You may want to check how the individual batteries in each pair are doing every so often, but this at least balances the pairs and that's a pretty decent start.
Keep in mind that each 6 V battery is made up of three 2 V cells and we are not balancing down to individual cell level, so in effect this is what each of my battery banks has - one balancer per group of six cells, it's just all six of my cells are in the same 12 V battery rather than in two 6 V batteries.
Option 2
If you were really thinking you wanted to balance all of the 6 V batteries with each other then you can cross connect these balancers but for eight batteries in series it would require three balancers.

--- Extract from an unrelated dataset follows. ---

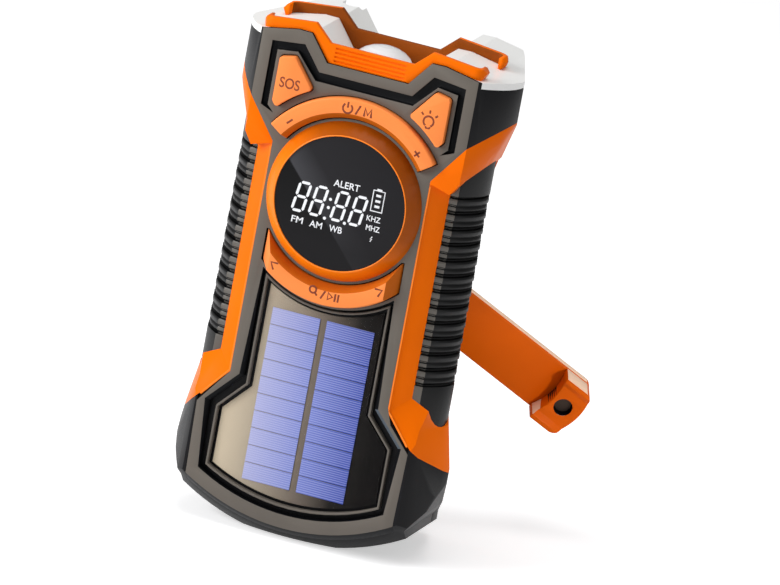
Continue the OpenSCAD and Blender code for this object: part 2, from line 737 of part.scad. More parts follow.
module guard_plan(in) column(0, 2 * head_h) offset(r = guard_round - in, $fn = small)
    translate([guard_round - guard_x_share * half_w, guard_y + guard_round])
        square([2 * (guard_x_share * half_w - guard_round), guard_d - 2 * guard_round]);
module guard_frame() at_foot() color([1, 0.42, 0.05]) difference() {
    intersection() {
        plate(guard_y, guard_y + guard_d) polygon(mirrored(concat(trace(guard_shares),
            [for (i = [len(top_shares) - 1:-1:0]) if (top_shares[i].x < guard_x_share) at(top_shares[i])])));
        guard_plan(0);
    }
    guard_plan(rail_t);
    for (i = [0:slot_n - 1]) block(-slot_w / 2, slot_w / 2, 0, guard_y + slot_d,
        at(guard_shares[0]).y - (i + 1) * slot_pitch, at(guard_shares[0]).y - (i + 1) * slot_pitch + slot_h);
}
module lamp_diffuser() at_foot() color([0.95, 0.95, 0.93]) difference() {
    intersection() {
        body_form();
        top_zone();
    }
    aerial_channel();
    lamp_hole(lens_r + run_fit);
}
module lamp_lens() at_foot() color([0.9, 0.93, 0.95], 0.5)
    translate([0, lamp_y, at(top_shares[0]).y - diffuser_t]) rotate_extrude($fn = fine) polygon(concat(
        [[0, 0], [lens_r, 0]],
        [for (a = [0:15:90]) [lens_r * cos(a), diffuser_t + lens_rise * sin(a)]]));
module lamp_cup() at_foot() color([0.85, 0.85, 0.87])
    translate([0, lamp_y, cup_z]) rotate_extrude($fn = fine) polygon([
        [led_r + clear, 0], [cup_r, 0], [lens_r, cup_d - cup_t], [lens_r, cup_d], [lens_r - cup_t, cup_d],
        [cup_r - cup_t, cup_t], [led_r + clear, cup_t]]);
module lamp_board() at_foot() color([0.2, 0.4, 0.3])
    translate([0, lamp_y, cup_z - board_t]) {
        cylinder(r = lamp_board_r, h = board_t, $fn = mid);
        cylinder(r = led_r, h = board_t + cup_t, $fn = mid);
    }

module key_board() at_foot() color([0.1, 0.35, 0.2]) {
    difference() {
        block(-board_x_share * half_w, board_x_share * half_w, board_y, board_back,
            board_low_share * foot_h, board_top_share * head_h);
        block(-lens_r - clear, lens_r + clear, 0, body_d, cup_z - board_t - clear, 2 * head_h);
    }
    for (a = concat(upper_turns, lower_turns)) spot(plunger_arc_r * cos(a), plunger_arc_r * sin(a))
        block(-switch_w / 2, switch_w / 2, board_y - switch_h, board_y, -switch_w / 2, switch_w / 2);
    corner_plungers()
        block(-switch_w / 2, switch_w / 2, board_y - switch_h, board_y, -switch_w / 2, switch_w / 2);
}
module main_board() at_foot() color([0.1, 0.35, 0.2]) {
    block(-main_x_share * half_w, main_x_share * half_w, main_y, main_back,
        main_low_share * foot_h, main_top_share * foot_h);
    for (c = chip_shares) block((c[0] - c[2] / 2) * half_w, (c[0] + c[2] / 2) * half_w,
        main_y - chip_h, main_y, (c[1] - c[3] / 2) * foot_h, (c[1] + c[3] / 2) * foot_h);
}
module battery_cradle() at_foot() color([0.2, 0.2, 0.2]) difference() {
    block(-cells_x - cell_r, cells_x + cell_r, main_back, cradle_y,
        cells_low_share * foot_h, cells_low_share * foot_h + cell_l);
    for (x = [-cells_x, cells_x]) translate([x, cells_y, -2 * foot_h])
        cylinder(r = cell_r + clear / 2, h = 2 * foot_h, $fn = fine);
}
module battery_cells() at_foot() color([0.2, 0.5, 0.8]) for (x = [-cells_x, cells_x])
    translate([x, cells_y, cells_low_share * foot_h]) cylinder(r = cell_r, h = cell_l, $fn = mid);
module ferrite_rod() at_foot() color([0.2, 0.2, 0.22])
    translate([rod_x_share * half_w, board_back + coil_r, -rod_l / 2])
        cylinder(r = rod_r, h = rod_l, $fn = mid);
module aerial_coil() at_foot() color([0.8, 0.45, 0.2])
    translate([rod_x_share * half_w, board_back + coil_r, -coil_l / 2]) difference() {
        cylinder(r = coil_r, h = coil_l, $fn = mid);
        translate([0, 0, -over]) cylinder(r = rod_r, h = coil_l + 2 * over, $fn = mid);
    }
module housing_screws() at_foot() color([0.7, 0.7, 0.72]) screws_at() {
    rod(screw_r, seam_y - screw_bite, body_d - screw_down);
    rod(screw_head_r, body_d - screw_down, body_d - screw_down + screw_head_t);
}

module speaker() at_foot() color([0.25, 0.25, 0.27]) spots([[speaker_x_share, speaker_z_share]]) {
    difference() {
        rod(speaker_r, body_d - wall - speaker_rim, body_d - wall);
        rod(speaker_r - 2 * speaker_rim, 0, body_d + over);
    }
    revolved() polygon([[0, body_d - wall - speaker_d], [speaker_magnet_r, body_d - wall - speaker_d],
        [speaker_magnet_r, body_d - wall - speaker_d / 2], [speaker_r, body_d - wall - speaker_rim],
        [speaker_r - speaker_rim, body_d - wall - speaker_rim],
        [speaker_magnet_r - speaker_rim, body_d - wall - speaker_d / 2 + speaker_rim],
        [0, body_d - wall - speaker_d / 2 + speaker_rim]]);
}
module speaker_cone() at_foot() color([0.15, 0.15, 0.15]) spots([[speaker_x_share, speaker_z_share]])
    revolved() polygon([[0, body_d - wall - speaker_d / 2 + speaker_rim],
        [speaker_magnet_r - speaker_rim, body_d - wall - speaker_d / 2 + speaker_rim],
        [speaker_r - 2 * speaker_rim, body_d - wall - speaker_rim / 2],
        [speaker_r - 2 * speaker_rim, body_d - wall],
        [speaker_magnet_r / 2, body_d - wall - speaker_rim], [0, body_d - wall - speaker_rim]]);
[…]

e.g. you can connect them as follows
Balancer 1: Batteries 1,2,3,4
Balancer 2: Batteries 5,6,7,8
Balancer 3: Batteries 2,4,6,8 (or batteries 1,3,5,7)
It's obviously triple the cost to buy three balancers and prices seem have gone up a fair bit since I got mine. So it will come down to what these are being used for and how critical you consider this balancing to be for your application.
I think what I would do is option 1, then monitor the pairs for a while and see how they go.
The caveat with all of this is if you have a bad cell somewhere, or a bad battery, then a balancer is not going to make up for that.